La vittoria di Trump negli Stati Uniti è uno degli elementi che hanno scongiliato a Mattarella e Gentiloni di affidare la delega dell'intelligence a un fedelissimo di Renzi (Luca Lotti). Così la delega è rimasta al premier

La manina americana dietro la scelta di Gentiloni di tenersi la delega ai servizi segreti

Il presidente del Consiglio, Paolo Gentiloni, si è tenuto le deleghe per i servizi segreti. Prima a occuparsi degli 007 era un fedelissimo di Renzi, Luca Lotti. Quest'ultimo è stato promosso, da sottosegretario a ministro dello Sport, ma niente più "servizi" per lui. Semplice coincidenza o dietro, invece, c'è un preciso calcolo politico?

Il motivo potrebbe essere il secondo, come ipotizza l'Huffington Post.
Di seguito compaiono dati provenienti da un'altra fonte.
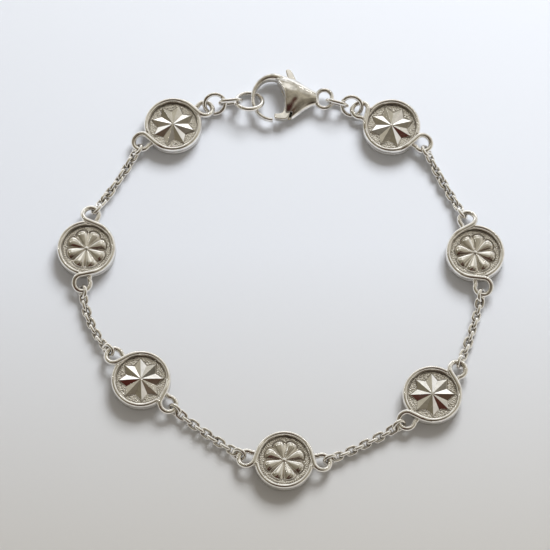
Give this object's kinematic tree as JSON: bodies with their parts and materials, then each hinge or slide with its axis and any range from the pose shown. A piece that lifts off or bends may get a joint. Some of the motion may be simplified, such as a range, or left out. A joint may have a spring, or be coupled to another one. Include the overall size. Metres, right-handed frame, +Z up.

Vediamo di capirne il motivo. Matteo Renzi, com'è noto, era allineato con l'amministrazione Obama e si era speso in modo netto dala parte di Hillary Clinton durante la campagna elettorale americana. Fin qui nessuna novità, visto e considerato che lo stesso Gentiloni era pro Hillary. Ma per non urtare il nuovo corso degli Stati Uniti è possibile che Mattarella abbia chiesto (e ottenuto) una discontinuità in un settore chiave come quello dei servizi.

Del resto lo stesso Mattarella, che fu vicepresidente del Consiglio con delega ai servizi segreti nel governo D’Alema e ministro della Difesa nei governi Amato e D’Alema, potrebbe aver convinto Gentiloni a "non affidare" nelle mani di Lotti la delega per gli apparati di intelligence, cui pure il braccio destro di Renzi aspirava, ovviamente d’accordo con l'ex premier.

Nel suo discorso programmatico alla Camera Gentiloni ha evidenziato una grande attenzione alla delicatezza degli equilibri politici internazionali, soprattutto per quanto riguarda il cambio della guardia negli Stati Uniti, in programma il prossimo 20 gennaio. Ma c'è anche un altro dettaglio importante: "Tra un paio di settimane - ha ricordato Gentiloni - l'Italia entrerà nel Consiglio di sicurezza dell'Onu e assumerà la presidenza di turno del G7. Lo faremo in un momento difficile, caratterizzato da una particolare incertezza che si determina anche per la contestualità con la transizione americana, che come sapete si concluderà il 20 gennaio". Poi ha ricordato che l'Italia è pronta a "collaborare con quello che è da sempre il nostro principale partner ed alleato, gli Stati Uniti, forti nella difesa dei nostri principi, ma convinti sostenitori dell'Alleanza atlantica. Incertezza accentuata dalle condizioni molto difficili di diversi teatri di crisi nel mondo".

E in merito al Consiglio europeo di giovedì e venerdì prossimi il capo del governo ha aggiunto che si dovrà discutere di "Siria, del modo in cui la crisi siriana sta definendo i rapporti tra l'Unione europea e la Russia, in un momento di transizione per l'amministrazione americana".

Intendiamoci, Renzi non sparisce dai radar. Ma, quantomeno in un settore, si è ritenuto opportuno non urtare la (nuova) sensibilità americana. E, se fidarsi è bene ma non fidarsi è meglio, le deleghe restano a Gentiloni.

Sarà lui, in prima persona, a gestire gli aspetti più delicati legati sull'Italia derivanti dal passaggio di consegne alla Casa Bianca.